Ma c’è un cerchio più prossimo a noi, che stenta a farsi presenza assidua e interrogante, nonostante la sua drammaticità: lo stato di questo pianeta Terra che abitiamo, con i ghiacciai che si ritirano e scompaiono, con il gas serra che non attenua i suoi effetti, con le deforestazioni in corso, la desertificazione, la siccità, e tutto quel che da molti anni le scienze ci dicono sulle condizioni dei mari, dei fiumi, delle coste, e che stenta a farsi sostanza prima di una visione politica e fondamento necessario e urgentissimo di scelte pubbliche. E tuttavia accade che il visibile, la provvisoria armonia di un paesaggio, il dialogo della luce con le ombre su una collina, i cieli spalancati su una pianura, ci chiamino a un sentire che per un istante rinvia o esclude la drammaticità di quel che non si mostra con immediatezza e prossimità.
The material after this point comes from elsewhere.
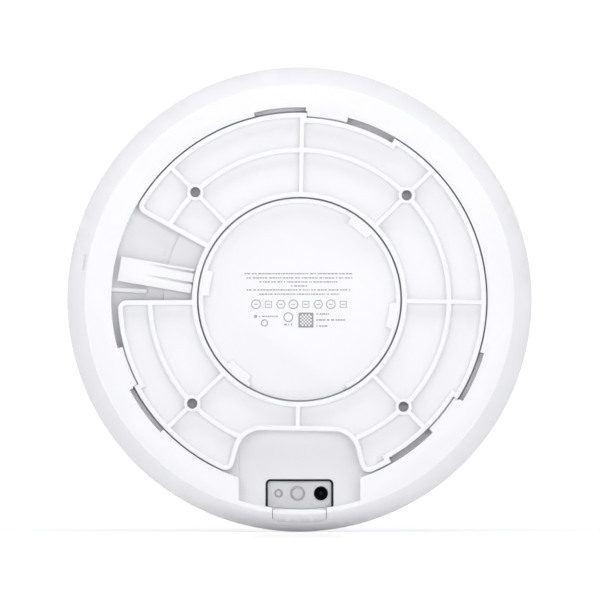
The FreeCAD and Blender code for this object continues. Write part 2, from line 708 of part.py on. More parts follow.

E ci sono altri motivi che la distrazione dal paesaggio ci fa incontrare: situazioni dalle quali muovono domande forti, domande alle quali non diamo risposte.
Come altre estati, anche questa ha, di là dal nostro orizzonte, guerre in corso. Una di queste guerre è in Europa. Un’assuefazione al tragico rinvia alcune domande essenziali. Com’è possibile che dinanzi alla distruzione di vite e di città, dinanzi all’orrore quotidiano, non prenda voce e forza una critica della guerra in quanto tale, non si allarghi la consapevolezza che la produzione di armi, i nazionalismi, l’ideologia dell’appartenenza a un suolo e a un confine, l’identificazione degli stati con le potenze militari, continueranno a generare guerre? Com’è possibile che si assista quasi con rassegnazione al fatto che le speranze del secondo dopoguerra vengano dissipate e rese vane? Erano, quelle speranze, fiducia che il disarmo avrebbe via via preso campo, che i confini avrebbero perso la loro sanguinosa sacralità, che la pietà sarebbe sfuggita alla logica dello schieramento e avrebbe avuto per oggetto il dolore di ogni vivente.
E ancora, di là dalla cornice, ci sono poi terre da cui giungono, spesso nell’indifferenza diffusa, immagini di una sofferenza che ormai non chiama più verso l’indignazione, tanto sfocata appare la loro rappresentazione: è quel che accade frequentemente nella striscia di Gaza, quel che accade ai tanti profughi siriani e yemeniti, alle donne in Afghanistan, a molte popolazioni dell’Africa.
Infine, di là dalla cornice del paesaggio, in un mostrarsi più ravvicinato e attuale, c’è la scena politica italiana. Con le elezioni imminenti e gli schieramenti e le parole d’ordine. E il sospetto che neppure questa volta quel che più conta – la gravità della situazione ambientale, le diseguaglianze sociali, il lavoro giovanile, la sanità, l’istruzione e la ricerca – riusciranno a diventare fuoco della discussione, dei progetti, delle scelte.
Dietro il paesaggio ritroviamo il nesso che ci lega agli altri viventi e a tutto quel che è vivente. Ed è proprio questo nesso che proietta sul visibile, sulla sua bellezza, un’ombra, una velatura. Nello stesso tempo in cui il fulgore dell’apparire, dispiegato dinanzi a noi, si fa figura di armonia. Di un’armonia che di là dalla cornice di fatto non esiste. Mancanza che tuttavia è principio del nostro interrogare, del nostro cercare.